El vencedor, Alfonso Henriques, nacido en Guimarães, fue coronado como primer rey de Portugal por el papa Alejandro III en 1139. Fijó la capital en su ciudad natal y, poco a poco, empezó a comerles terreno a los árabes que poblaban el sur, una reconquista que culminó con el nacimiento del Portugal que conocemos actualmente.
Para revivir la batalla, toca subir al castillo originario del siglo X y donde nació Henriques. De aquellos días gloriosos hoy queda la fachada, digna de una película medieval. Y un interior hueco lleno de escaleras que llevan a los visitantes de una almena a otra. Para contemplar buenas panorámicas, lo mejor es subir a la torre. Las vistas merecen la pena, aunque, ojo, el último tramo de la escalinata es un poco complicado.
Es una visita que no deja indiferente. Los portugueses la adoran por su profunda esencia patriótica. A los foráneos los hechiza por ese sabor añejo y esa aura de tranquilidad tan difícil de encontrar en otros destinos.

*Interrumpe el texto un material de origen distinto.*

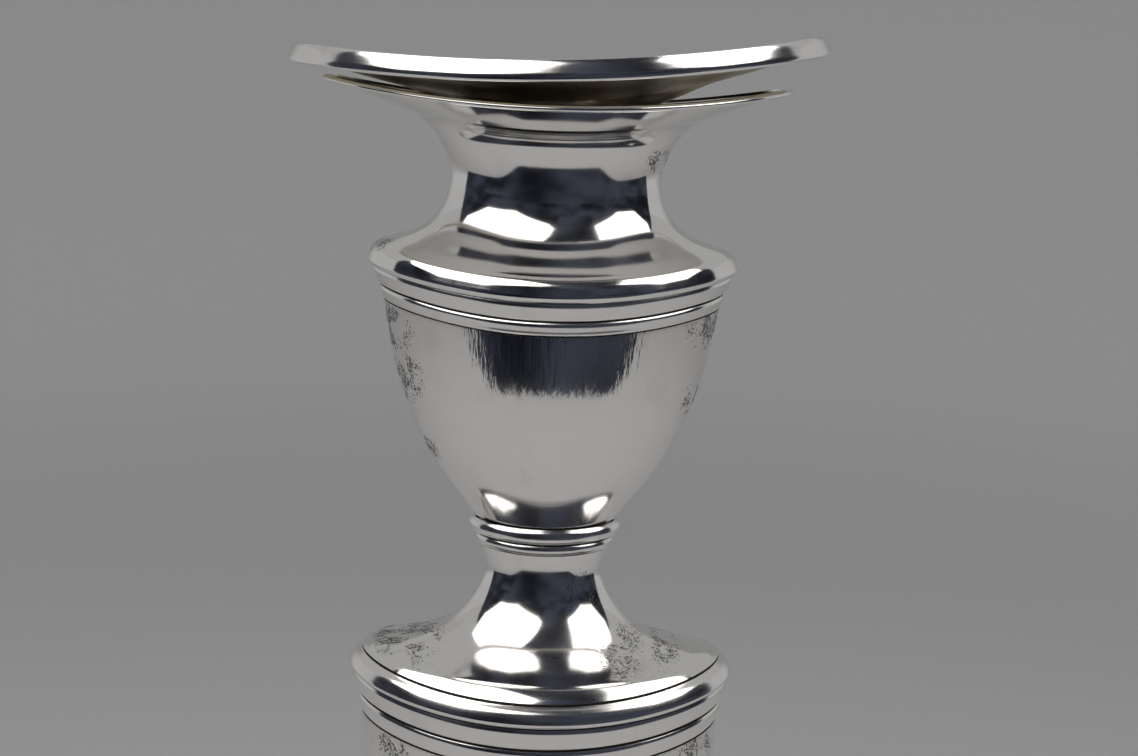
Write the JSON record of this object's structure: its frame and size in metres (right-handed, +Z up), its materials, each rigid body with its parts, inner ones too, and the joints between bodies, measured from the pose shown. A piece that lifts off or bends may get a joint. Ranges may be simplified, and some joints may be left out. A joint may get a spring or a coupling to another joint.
{
  "type": "altar candlestick",
  "caption": "Oval loaded silver altar candlestick with an urn-shaped socket, reeded bands, a tapering column and a lift-off nozzle with a drip pan.",
  "frame": {"origin": "on the table, under the middle of the foot", "axes": "+Z up along the stem; X along the long side of the oval; -Y is the front, the broad face"},
  "size_m": [0.1448, 0.0956, 0.307],
  "materials": {
    "silver": "polished silver with tarnish in the grooves",
    "steel": "plain steel",
    "pitch_fill": "rough cast pitch",
    "base_iron": "blackened sheet iron",
    "baize": "felted wool"
  },
  "bodies": {
    "stick": {"socket_rim_wire": "silver", "socket_flare": "silver", "socket_shoulder": "silver", "socket_plate": "silver", "candle_cup": "silver", "urn_reeded_band": "silver", "urn_body": "silver", "collar_bead": "silver", "collar_ring": "silver", "stem_neck": "silver", "column_reeded_band": "silver", "column_shell": "silver", "ankle_bead": "silver", "ankle_ring": "silver", "foot_shell": "silver", "foot_reeded_border": "silver", "foot_rim_band": "silver", "urn_support_disc": "steel", "tie_rod": "steel", "top_nut": "steel", "top_washer": "steel", "bottom_nut": "steel", "bottom_washer": "steel", "foot_weight": "pitch_fill", "base_plate": "base_iron", "baize_pad": "baize"},
    "nozzle": {"nozzle_pan": "silver", "nozzle_rim_wire": "silver", "nozzle_tube": "silver"}
  },
  "joints": [
    {"name": "nozzle_lift", "type": "slide", "parent": "stick", "child": "nozzle", "axis": [0, 0, 1], "range_m": [0, 0.045]}
  ]
}
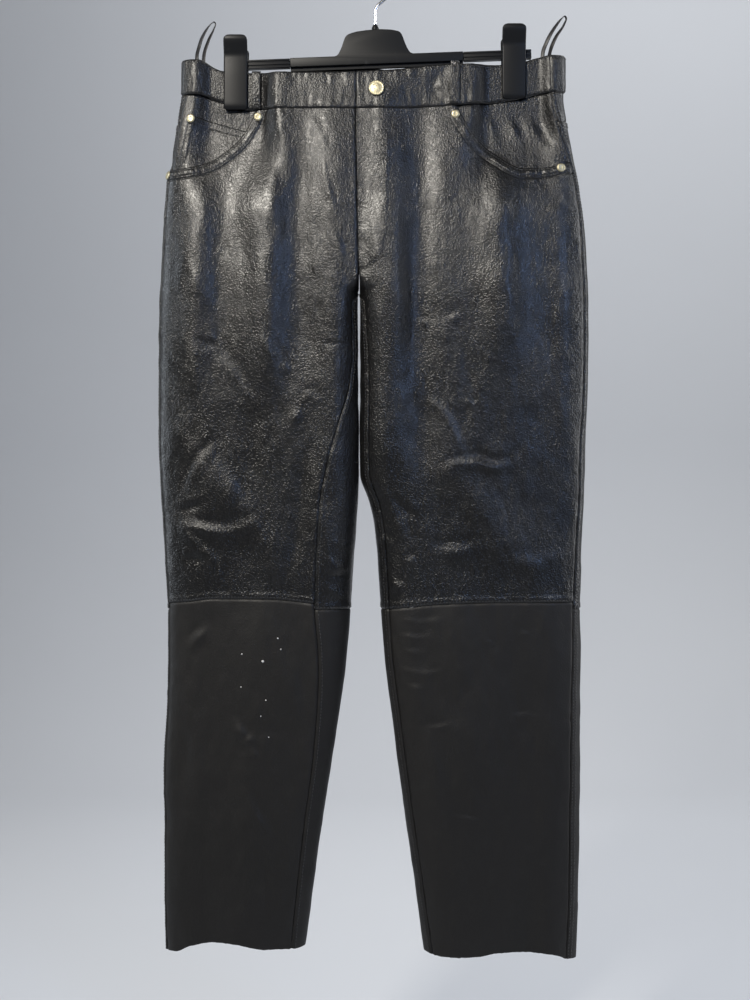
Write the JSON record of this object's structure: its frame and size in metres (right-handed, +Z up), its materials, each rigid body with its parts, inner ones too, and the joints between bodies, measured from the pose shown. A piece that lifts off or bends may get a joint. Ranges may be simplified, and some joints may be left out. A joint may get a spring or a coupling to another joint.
{
  "type": "leather trousers on a clip hanger",
  "caption": "Straight-leg leather trousers with scoop pockets, knee seams and a fly front, hung flat by the waistband from a hanger with two clips.",
  "frame": {"origin": "top of the rail, inside the bend of the hanger's hook", "axes": "+Z up; the trousers' front faces -Y; the wearer's right side is at -X"},
  "size_m": [0.5047, 0.0649, 1.1705],
  "materials": {
    "leather": "soft black leather with a satin sheen",
    "ribbon": "black satin ribbon",
    "brass": "aged pale brass",
    "hanger_plastic": "satin black moulded plastic",
    "hook_wire": "bright plated wire"
  },
  "bodies": {
    "root": {"front_upper_right": "leather", "front_upper_left": "leather", "front_lower_right": "leather", "front_lower_left": "leather", "back_upper_right": "leather", "back_upper_left": "leather", "back_lower_right": "leather", "back_lower_left": "leather", "yoke_right": "leather", "yoke_left": "leather", "waistband_front_right": "leather", "waistband_front_left": "leather", "waistband_back": "leather", "fly_underlap": "leather", "pocket_facing_right": "leather", "pocket_facing_left": "leather", "coin_pocket": "leather", "belt_loop_right": "leather", "belt_loop_left": "leather", "belt_loop_back": "leather", "hanging_loop_right": "ribbon", "hanging_loop_left": "ribbon", "waist_button": "brass", "rivet_coin_pocket": "brass", "rivet_pocket_top_right": "brass", "rivet_pocket_side_right": "brass", "rivet_pocket_top_left": "brass", "rivet_pocket_side_left": "brass", "hanger_body": "hanger_plastic", "hanger_rod_right": "hanger_plastic", "hanger_rod_left": "hanger_plastic", "clip_right_front": "hanger_plastic", "clip_right_back": "hanger_plastic", "clip_left_front": "hanger_plastic", "clip_left_back": "hanger_plastic", "hook_collar": "hanger_plastic", "hook": "hook_wire"}
  },
  "joints": []
}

Todos sucumben ante el peso abrumador de su patrimonio monumental y ante el silencio que se escucha al caminar por esas callejuelas estrechas, con adoquines milenarios, donde se esconden fachadas rococós decoradas con coloridos azulejos, arcos y soportales de granito, casas de colores con balcones de madera de donde cuelgan tendales rebosantes de sábanas y toallas que bailan al son de la brisa que a estas alturas del año ya avisa de la cercana primavera. Y comercios centenarios de esos que ya no quedan en España pero que, por suerte, aún resisten en Portugal.